Last Saturday, the Wallabies came back to'Cardiff, fittingly playing their last match, as they had played their first, in a place where rugger is the game not just of one class but of a whole people. They were not playing a Welsh team that day, only the Barbarians, so at first the Welsh crowd would not sing. They sat or stood in the sunshine, shuffled an inch or two when the police chief, on a loudspeaker, begged them not to block the entrances, laughed good-humouredly when he asked what had happened to their voices and—waited to be entertained. They were just like an English crowd. But just as the Australians were about to kick off, the police chief came on the loud- speaker again. " This is the last time the Wallabies will play in this country," he said. • "Let's show them what a Welsh crowd thinks of them! " Now there have been times during this tour when a Welsh crowd has not thought much of the Australians—and when the Australians have not thought much of a Welsh crowd, for that matter. But the cheers which now poured from 44,000 throats drowned all memory of that and inspired both teams to play the finest game I have ever seen.
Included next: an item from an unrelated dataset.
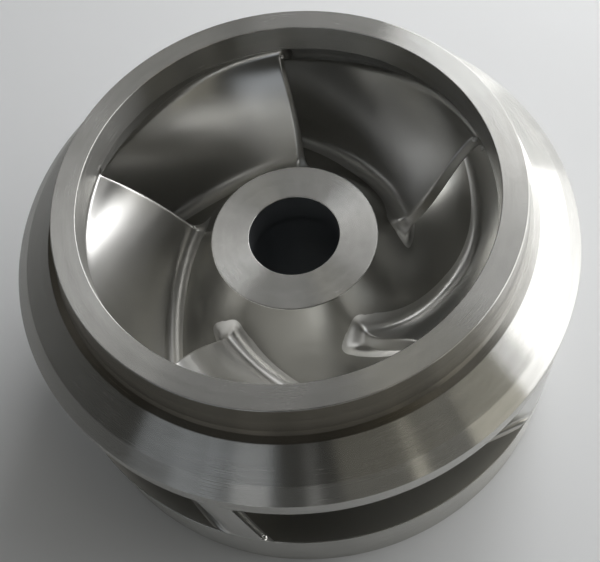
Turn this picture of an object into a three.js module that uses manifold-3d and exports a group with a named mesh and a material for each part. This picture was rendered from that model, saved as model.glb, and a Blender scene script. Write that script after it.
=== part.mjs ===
// A closed five-vane centrifugal pump impeller, standing on its hub plate with the suction eye up.
// Units are millimetres. The origin is at the middle of the bottom face and +Z is the shaft axis.
import * as THREE from 'three';
import { mergeVertices } from 'three/addons/utils/BufferGeometryUtils.js';
import Module from 'manifold-3d';

// Driving sizes
const OUTER_R = 182; // outer radius, turned the same on shroud and hub plate
const HEIGHT = 189; // bottom of the hub plate to the face of the eye ring
const EYE_R = 128.6; // inner radius of the suction eye
const EYE_RING_R = 144; // outer radius of the wear ring at its face
const NECK_R = 148; // where the wear ring ends on the neck of the shroud
const NECK_Z = 169;
const SHOULDER_R = 153.8; // where the neck turns into the cone of the shroud
const SHOULDER_Z = 164.3;
const CHAMFER_R = 173; // where the cone gets steeper, towards the rim
const CHAMFER_Z = 149.5;
const RIM_TOP_Z = 140.2; // turned rim of the shroud
const RIM_BOTTOM_Z = 125.6;
const PLATE_Z = 51; // upper side of the hub plate at the outlet
const HUB_FACE_R = 55;
const HUB_FACE_Z = 132;
const HUB_ROOT_R = 69; // where the turned nose of the hub meets the flared hub surface
const HUB_ROOT_Z = 108.9;
const BORE_R = 30;
const WEB = 17; // thickness of the hub plate over the recess in its back
const REAR_RIM_R = 154; // inner radius of the land that the plate stands on
const REAR_BOSS_R = 58;
const REAR_BOSS_Z = 3; // the rear face of the boss is set back from the land
const CORE_R = 62; // outside of the hub's core, where the plate joins it
const CORE_JOINT_Z = 46;
const EDGE = 0.8; // broken edges

// Vanes: wrap angles in degrees, counted from the leading edge at the shroud
const VANES = 5;
const FIRST_VANE = 11;
const SHROUD_WRAP = 94;
const HUB_WRAP = 101;
const HUB_LAG = 3.8; // the hub end of the vane lies this far back
const VANE_BOW = 7.6; // how far the middle of a vane rises at its leading edge
const LEAD_TOE = 1.15; // the hub end of the leading edge runs ahead of that lag
const LEAD_RISE = -3.2; // the leading edge's own curve along the axis
const LEAD_RISE_SKEW = 10.3; // how that grows towards the shroud
const LEAD_TURN = -0.7; // the same round the axis, in degrees
const LEAD_TURN_SKEW = 2.9;
const LEAD_FADE = 6; // power by which the leading edge's own curve fades behind it
const VANE_LEAD = 8.8; // thickness behind the nose
const VANE_TRAIL = 10.5; // thickness at the outer radius
const PAST_RIM = 1.08; // vanes are cast longer than the rim, then turned off with it

// Fits and fineness
const SEAM = 0.3; // gap between pieces that touch
const VANE_GAP = 0.6; // gap at the ends of the vanes, over the facets of the round pieces
const AROUND = 64;
const ALONG_VANE = 22;
const ACROSS_VANE = 7;
const THROUGH_VANE = 3;

const STEEL = { color: 0xb4b2ab, metalness: 0.95 };
const turned = new THREE.MeshStandardMaterial({ ...STEEL, roughness: 0.3 });
const polished = new THREE.MeshStandardMaterial({ ...STEEL, roughness: 0.22 });
const shadedSteel = new THREE.MeshStandardMaterial({ color: 0x8d8b84, metalness: 0.95, roughness: 0.4 });

const point = (r, z) => new THREE.Vector2(r, z);

// Where the visible side of a vane meets the hub and the shroud, at even steps of its wrap,
// with one step before its leading edge and one past the outer radius
const hubCurve = new THREE.SplineCurve([
  point(60.8, 122.4), point(71.2, 105.3), point(83.2, 87.8), point(98.8, 73.2), point(121, 60.8),
  point(148.5, 52.2), point(OUTER_R, PLATE_Z), point(OUTER_R + 42, PLATE_Z),
]);
const shroudCurve = new THREE.SplineCurve([
  point(128.2, 171.5), point(131.6, 165.3), point(133.8, 159.5), point(135.8, 152.3), point(141.3, 144.7),
  point(155.3, 135.5), point(OUTER_R, RIM_BOTTOM_Z), point(OUTER_R + 40, RIM_BOTTOM_Z - 9),
]);
const WRAP_STEPS = 5; // steps of the curves from the leading edge to the outer radius
const CURVE_STEPS = WRAP_STEPS + 2;

/** A point of a vane curve, with u running from 0 at the leading edge to 1 at the outer radius. */
function along(curve, u) {
  const share = (1 + u * WRAP_STEPS) / CURVE_STEPS;
  return curve.getPoint(THREE.MathUtils.clamp(share, 0, 1));
}

/** The part of a vane curve from u0 to u1 as a list of points. */
function stretch(curve, u0, u1, steps) {
  return Array.from({ length: steps + 1 }, (_, i) => along(curve, u0 + ((u1 - u0) * i) / steps));
}

/** A closed profile turned about the shaft axis. */
function turn(profile) {
  const closed = [...profile, profile[0].clone()];
  const geometry = new THREE.LatheGeometry(closed, AROUND);
  geometry.rotateX(Math.PI / 2); // the axis of a lathe is Y
  return geometry;
}

/** One closed body, with shared corners merged and its faces pointing out. */
function closedBody(geometry) {
  const body = geometry.clone();
  body.deleteAttribute('normal');
  body.deleteAttribute('uv');
  const merged = mergeVertices(body, 1e-4);
  const index = merged.index.array;
  const position = merged.attributes.position;
  const corner = (i) => new THREE.Vector3().fromBufferAttribute(position, i);
  const kept = [];
  let volume = 0;
  for (let i = 0; i < index.length; i += 3) {
    const [a, b, c] = [index[i], index[i + 1], index[i + 2]];
    if (a === b || b === c || c === a) continue;
    kept.push(a, b, c);
    volume += corner(a).dot(corner(b).cross(corner(c)));
  }
  if (volume < 0) {
    for (let i = 0; i < kept.length; i += 3) [kept[i], kept[i + 1]] = [kept[i + 1], kept[i]];
  }
  merged.setIndex(kept);
  return merged;
}

const wasm = await Module();
wasm.setup();

function toSolid(geometry) {
  const body = closedBody(geometry);
  const vertProperties = new Float32Array(body.attributes.position.array);
  const triVerts = new Uint32Array(body.index.array);
  return new wasm.Manifold(new wasm.Mesh({ numProp: 3, vertProperties, triVerts }));
}

function toGeometry(solid) {
  const { vertProperties, triVerts } = solid.getMesh();
  const geometry = new THREE.BufferGeometry();
  geometry.setAttribute('position', new THREE.BufferAttribute(new Float32Array(vertProperties), 3));
  geometry.setIndex(new THREE.BufferAttribute(new Uint32Array(triVerts), 1));
  return geometry;
}

/** 1 at the leading edge and 0 at the outer radius, falling faster with a higher power. */
const ahead = (u, power) => THREE.MathUtils.clamp(1 - u, 0, 1) ** power;

/** 0 at both walls and 1 at mid span. */
const belly = (share) => 4 * share * (1 - share);

/** Point of the stream surface at a share of the span: 0 on the hub, 1 on the shroud. */
function onStream(u, span) {
  const hub = along(hubCurve, u);
  const shroud = along(shroudCurve, u);
  const across = shroud.clone().sub(hub);
  const inset = VANE_GAP / across.length();
  const share = inset + span * (1 - 2 * inset);
  const own = (LEAD_RISE + LEAD_RISE_SKEW * (2 * share - 1)) * ahead(u, LEAD_FADE);
  const rise = (VANE_BOW * ahead(u, 2) + own) * belly(share);
  return point(hub.x + across.x * share, hub.y + across.y * share + rise);
}

/** Azimuth of the visible side of a vane, in radians. */
function wrap(u, span) {
  const hub = HUB_WRAP * u - HUB_LAG + LEAD_TOE * ahead(u, LEAD_FADE);
  const shroud = SHROUD_WRAP * u;
  const own = (LEAD_TURN + LEAD_TURN_SKEW * (2 * span - 1)) * ahead(u, LEAD_FADE);
  return THREE.MathUtils.degToRad(hub + (shroud - hub) * span + own * belly(span));
}

/** Slope of a vane on its stream surface: meridional and tangential travel for one unit of u. */
function slope(u, span) {
  const step = 0.01;
  const here = onStream(u, span);
  const next = onStream(u + step, span);
  const turnBy = wrap(u + step, span) - wrap(u, span);
  return { down: next.distanceTo(here) / step, around: (here.x * turnBy) / step };
}

/** Point of a vane: depth 0 on the visible side, 1 on the hidden side. */
function vanePoint(u, span, depth) {
  const { down, around } = slope(u, span);
  const length = Math.hypot(down, around);
  const behindNose = (u * length) / VANE_LEAD;
  const nose = Math.sqrt(1 - Math.max(0, 1 - 1.6 * behindNose) ** 2);
  const thickness = (VANE_LEAD + (VANE_TRAIL - VANE_LEAD) * u) * Math.max(nose, 0.35);
  const skew = depth - 0.5 + 0.5 * Math.min(1, nose); // the nose is rounded from both sides
  const shift = thickness * skew;
  let deeper = u;
  const parts = 4;
  for (let i = 0; i < parts; i += 1) {
    deeper += ((shift / parts) * (around / length)) / slope(deeper, span).down;
  }
  const place = onStream(deeper, span);
  const azimuth = wrap(u, span) - (shift * (down / length)) / place.x;
  return new THREE.Vector3(place.x * Math.cos(azimuth), place.x * Math.sin(azimuth), place.y);
}

function vaneBody() {
  const geometry = new THREE.BoxGeometry(1, 1, 1, ALONG_VANE, THROUGH_VANE, ACROSS_VANE);
  const position = geometry.attributes.position;
  for (let i = 0; i < position.count; i += 1) {
    const share = position.getX(i) + 0.5;
    const u = PAST_RIM * share ** 1.25; // finer steps near the leading edge
    const place = vanePoint(u, position.getZ(i) + 0.5, position.getY(i) + 0.5);
    position.setXYZ(i, place.x, place.y, place.z);
  }
  const rim = new THREE.CylinderGeometry(OUTER_R - 0.3, OUTER_R - 0.3, 2 * HEIGHT, AROUND);
  rim.rotateX(Math.PI / 2);
  return toGeometry(toSolid(geometry).intersect(toSolid(rim)));
}

const eyeWearRing = () => turn([
  point(EYE_R, NECK_Z + SEAM), point(NECK_R - 0.1, NECK_Z + SEAM), point(EYE_RING_R, HEIGHT - EDGE),
  point(EYE_RING_R - EDGE, HEIGHT), point(EYE_R + EDGE / 2, HEIGHT), point(EYE_R, HEIGHT - EDGE / 2),
]);

const frontShroud = () => turn([
  ...stretch(shroudCurve, 0, 1, 14),
  point(OUTER_R, RIM_TOP_Z),
  point(CHAMFER_R, CHAMFER_Z),
  point(SHOULDER_R, SHOULDER_Z),
  point(NECK_R + 1.6, NECK_Z - 3.1),
  point(NECK_R, NECK_Z),
  point(EYE_R, NECK_Z),
]);

const hubNose = () => turn([
  point(BORE_R, HUB_ROOT_Z + SEAM), point(HUB_ROOT_R - 0.1, HUB_ROOT_Z + SEAM),
  point(HUB_FACE_R, HUB_FACE_Z - EDGE), point(HUB_FACE_R - EDGE, HUB_FACE_Z),
  point(BORE_R + EDGE, HUB_FACE_Z), point(BORE_R, HUB_FACE_Z - EDGE),
]);

const hubCore = () => turn([
  point(BORE_R, HUB_ROOT_Z), point(BORE_R, REAR_BOSS_Z + EDGE), point(BORE_R + EDGE, REAR_BOSS_Z),
  point(REAR_BOSS_R, REAR_BOSS_Z), point(CORE_R, CORE_JOINT_Z), point(CORE_R, HUB_ROOT_Z),
]);

const hubPlate = () => turn([
  ...stretch(hubCurve, 1, 0, 20),
  point(HUB_ROOT_R, HUB_ROOT_Z),
  point(CORE_R + SEAM, HUB_ROOT_Z),
  point(CORE_R + SEAM, CORE_JOINT_Z),
  point(CORE_R + 18, PLATE_Z - WEB),
  point(OUTER_R, PLATE_Z - WEB),
]);

const rearRim = () => turn([
  point(REAR_RIM_R, EDGE), point(REAR_RIM_R + EDGE, 0), point(OUTER_R - EDGE, 0), point(OUTER_R, EDGE),
  point(OUTER_R, PLATE_Z - WEB - SEAM), point(REAR_RIM_R - 6, PLATE_Z - WEB - SEAM),
]);

const impeller = new THREE.Group();

function add(name, geometry, material) {
  const mesh = new THREE.Mesh(closedBody(geometry), material);
  mesh.name = name;
  impeller.add(mesh);
  return mesh;
}

add('eye_wear_ring', eyeWearRing(), turned);
add('front_shroud', frontShroud(), turned);
add('hub_nose', hubNose(), turned);
add('hub_core', hubCore(), turned);
add('hub_plate', hubPlate(), polished);
add('rear_rim', rearRim(), turned);

const vane = vaneBody();
for (let i = 0; i < VANES; i += 1) {
  const mesh = add(`vane_${i + 1}`, vane, i % 2 ? shadedSteel : polished);
  mesh.rotation.z = THREE.MathUtils.degToRad(FIRST_VANE + (360 / VANES) * i);
}

export default impeller;
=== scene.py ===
import math

import bmesh
import bpy
import numpy as np
from mathutils import Matrix, Vector


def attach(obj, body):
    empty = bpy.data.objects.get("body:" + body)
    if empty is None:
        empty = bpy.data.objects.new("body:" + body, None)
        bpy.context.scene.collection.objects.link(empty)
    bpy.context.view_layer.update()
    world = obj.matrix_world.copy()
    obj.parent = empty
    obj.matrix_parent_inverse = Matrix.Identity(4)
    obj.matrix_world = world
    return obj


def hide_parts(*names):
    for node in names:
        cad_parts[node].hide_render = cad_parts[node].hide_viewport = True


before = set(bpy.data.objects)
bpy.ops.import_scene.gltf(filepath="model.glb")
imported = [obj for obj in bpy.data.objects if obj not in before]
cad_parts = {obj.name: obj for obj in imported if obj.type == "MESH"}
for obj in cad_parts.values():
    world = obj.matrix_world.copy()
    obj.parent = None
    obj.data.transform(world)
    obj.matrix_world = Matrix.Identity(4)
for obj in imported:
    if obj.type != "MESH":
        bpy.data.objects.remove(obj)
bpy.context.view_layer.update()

# Sizes of the impeller in millimetres, the same as in the solids
MM = 0.001
OUTER_R = 182
HEIGHT = 189
EYE_R = 128.6
EYE_RING_R = 144
SEAM_R, SEAM_Z = 145.6, 178.6  # where the ring's turned wall steps out
SEAM_OUT, SEAM_IN, SEAM_HALF = 0.5, 0.1, 0.4  # how far the seam stands out below and in above
NECK_R, NECK_Z = 148, 169
NECK_FLARE, NECK_DROP = 1.6, 3.1  # the neck's foot, out and down
SHOULDER_R, SHOULDER_Z = 153.8, 164.3
CHAMFER_R, CHAMFER_Z = 173, 149.5
RIM_TOP_Z = 140.2
RIM_BOTTOM_Z = 125.6
PLATE_Z = 51
HUB_FACE_R, HUB_FACE_Z = 55, 132
HUB_ROOT_R, HUB_ROOT_Z = 69, 108.9
HUB_SPIGOT = 4  # the hub's cone reaches this far into the plate
BORE_R = 30
WEB = 17
REAR_RIM_R = 154
REAR_RIM_DRAFT = 6
REAR_BOSS_R, REAR_BOSS_Z = 58, 3
CORE_R, CORE_JOINT_Z = 62, 46
CORE_FLARE = 18

# Radii of the eased edges
RING_EASE = 0.6
SHROUD_EASE = 0.5
HUB_EASE = 0.7
PLATE_EASE = 0.6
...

The Wallabies will remember many things from this tour. But perhaps their most abiding memory will be of its last ninety seconds. The Barbarians were leading by 9 points to 3. After the breakneck pace, feet felt leaden and lungs tight. The setting sun, reddening the faces of the crowd, showed that the afternoon was all but over. Suddenly the Wallabies rose to a supreme effort and scored a try. Then straight from the kick-off, with every man in that crowd on tiptoe, they swept down on the Barbarians' line again. They were stopped five yards from home, and the two packs, with victory at stake, fought out their last scrum right under the Barbarians' posts. As it happened, the Barbarians won that scrum and, with it, victory. But the ecstasy of the Welsh crowd, which transformed God Save the King into a hymn of almost unbelievable beauty, was inspired, not by victory, but by a superlative demonstration of a game which, better than any people on earth, they love and know.